来自英国维尔康姆基金会桑格研究所的Carl Anderson及其同事使用免疫芯片数据,对2861例原发性胆汁性肝硬化(PBC)患者和8514例正常个体进行致密性基因型分型。他们新鉴定到3个与PBC相关的位点。对先前已知的易感位点进行精细定位,他们鉴定到5个具有多个独立常见、低频率和罕见关联变异的染色体区域。相关的研究论文于9月9日在线发表在《Nature Genetics》期刊上。

-2012年10月《自然-遗传》

中文翻译


【题目】致密性精细定位研究鉴定影响原发性胆汁性肝硬化的新易感位点 

【译文】我们对来自英国PBC项目的2861例原发性胆汁性肝硬化(PBC)患者和8514例正常个体的基因进行基因型分型,我们在186个已知的自生免疫性风险位点中鉴定到196524个变异。我们新鉴定到3个与PBC相关的位点(P < 5 × 10−8)。因此,与PBC相关的已知易感基因位点增加到25个。染色体19p12上最密切相关的变异是位于TYK2上的低频率非同义SNP,进一步暗示了在疾病的发病机理中,JAK-STAT与细胞因子信号互作。

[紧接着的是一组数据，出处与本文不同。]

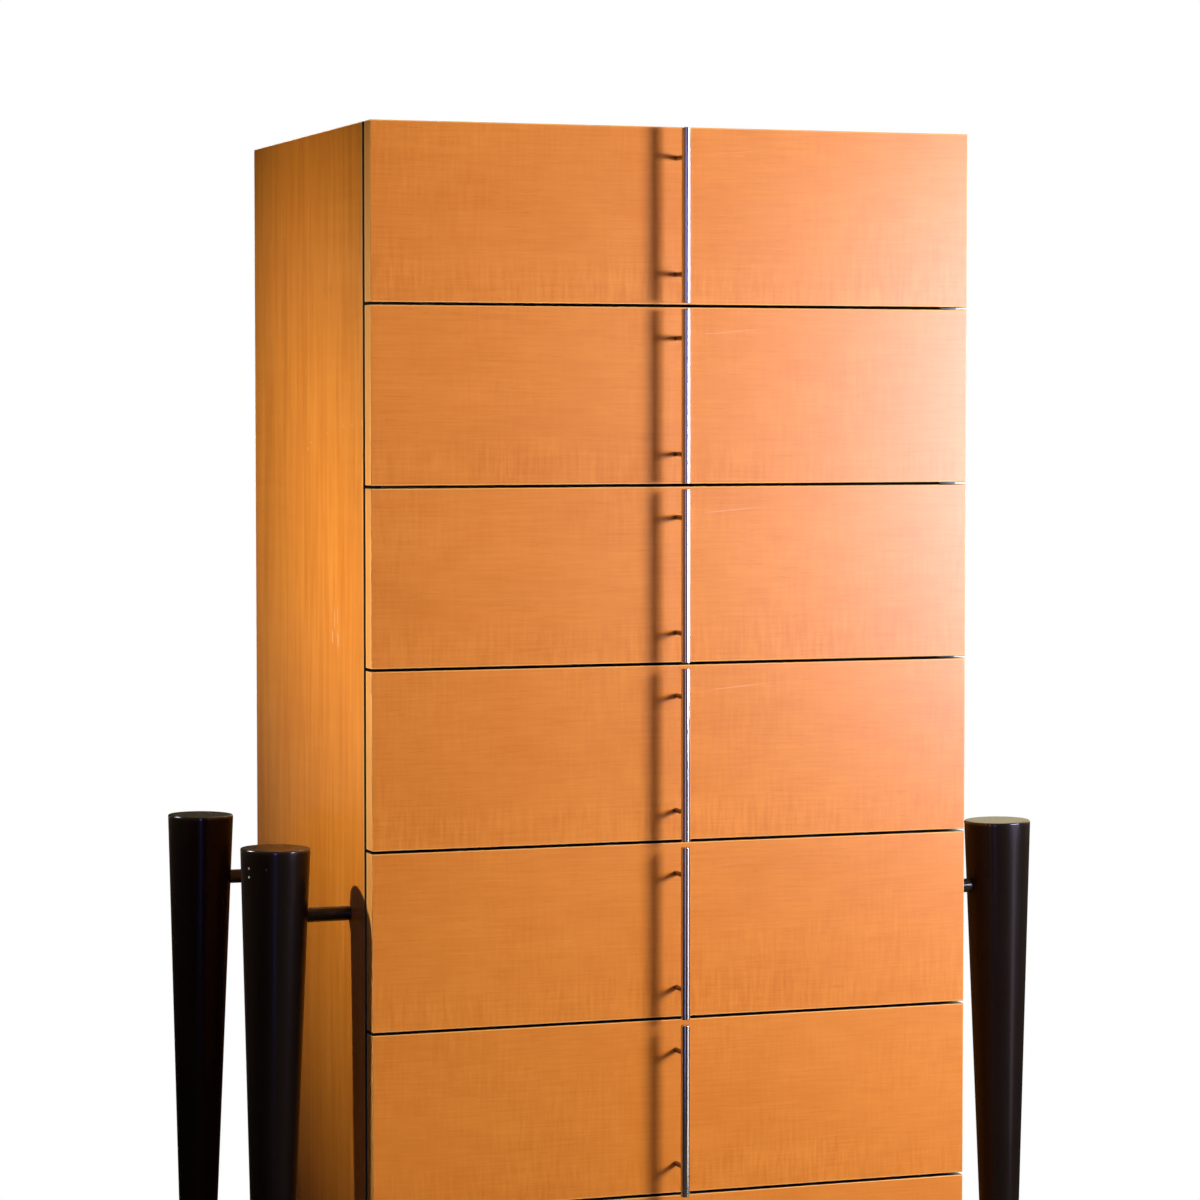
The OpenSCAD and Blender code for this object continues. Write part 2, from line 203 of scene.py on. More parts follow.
backdrop = studio.node("Background", {}, {"Color": shown, "Strength": 1.0})
studio.node("OutputWorld", {}, {"Surface": backdrop})

# Floor: a pale smooth sheet under the legs, which keeps the piece's shadow and runs out into plain
# white around it. Mirrors see its far end as brown as the room behind it.


def new_material(name):
    """A material with its nodes cleared, ready for its finish."""
    material = bpy.data.materials.new(name)
    return material, Finish(material)


def close(finish, surface):
    """Joins the last shader to the material's output."""
    finish.node("OutputMaterial", {}, {"Surface": surface})


def place_on(finish):
    """The surface's own place, in metres, which moves with the piece."""
    return finish.node("TexCoord", {}, {}, "Object")


def add_mesh(name, points, faces):
    """Mesh object at the origin from an array of points and lists of corners."""
    mesh = bpy.data.meshes.new(name)
    mesh.from_pydata(points.tolist(), [], faces)
    made = bpy.data.objects.new(name, mesh)
    bpy.context.scene.collection.objects.link(made)
    return made


floor_reach = 14
corners = floor_reach * np.array([[-1, -1, 0], [1, -1, 0], [1, 1, 0], [-1, 1, 0]])
floor = add_mesh("floor", corners, [(0, 1, 2, 3)])
floor_material, sheet = new_material("floor_sheet")
spot = place_on(sheet)
distance = sheet.node("VectorMath", {"operation": "LENGTH"}, {0: spot}, "Value")
seen = {key: sheet.node("LightPath", {}, {}, socket) for key, socket in light_path.items()}
looked_at = seen["camera"].highest(seen["through"])
bounced = sheet.mix(seen["glossy"], (0.20, 0.18, 0.14), (0.08, 0.07, 0.06))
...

额外的包含有非同义变异的5个位点在高度连锁不平衡染色质区域中(LD;r2 > 0.8)与该位点最密切相关的变异。我们在这5个位点上发现多个独立常见的、低频率和罕见的变异关联信号。研究发现26个独立的、紧随免疫芯片的非人类白细胞抗原(HLA)信号,其中15个信号在B类淋巴母细胞的开放性染色质区域(高LD(r2>0.8),且具有最密切相关的变异)具有SNPs。这项研究表明来自致密精细定位芯片如何与功能基因组数据相结合,并用于鉴定候选的、解释随后功能的因果变异。

英文原稿


[Title]: Dense fine-mapping study identifies new susceptibility loci for primary biliary cirrhosis  

[Authors]: Jimmy Z Liu, Mohamed A Almarri, Daniel J Gaffney, George F Mells, Luke Jostins, Heather J Cordell, Samantha J Ducker, Darren B Day, Michael A Heneghan, James M Neuberger, Peter T Donaldson, Andrew J Bathgate, Andrew Burroughs, Mervyn H Davies, David E Jones, Graeme J Alexander, Jeffrey C Barrett, The UK Primary Biliary Cirrhosis (PBC) Consortium, The Wellcome Trust Case Control Consortium 3, Richard N Sandford & Carl A Anderson

[Abstract]: We genotyped 2,861 cases of primary biliary cirrhosis (PBC) from the UK PBC Consortium and 8,514 UK population controls across 196,524 variants within 186 known autoimmune risk loci. We identified 3 loci newly associated with PBC (at P < 5 × 10−8), increasing the number of known susceptibility loci to 25. The most associated variant at 19p12 is a low-frequency nonsynonymous SNP in TYK2, further implicating JAK-STAT and cytokine signaling in disease pathogenesis. An additional five loci contained nonsynonymous variants in high linkage disequilibrium (LD; r2 > 0.8) with the most associated variant at the locus. We found multiple independent common, low-frequency and rare variant association signals at five loci. Of the 26 independent non–human leukocyte antigen (HLA) signals tagged on the Immunochip, 15 have SNPs in B-lymphoblastoid open chromatin regions in high LD (r2 > 0.8) with the most associated variant. This study shows how data from dense fine-mapping arrays coupled with functional genomic data can be used to identify candidate causal variants for functional follow-up.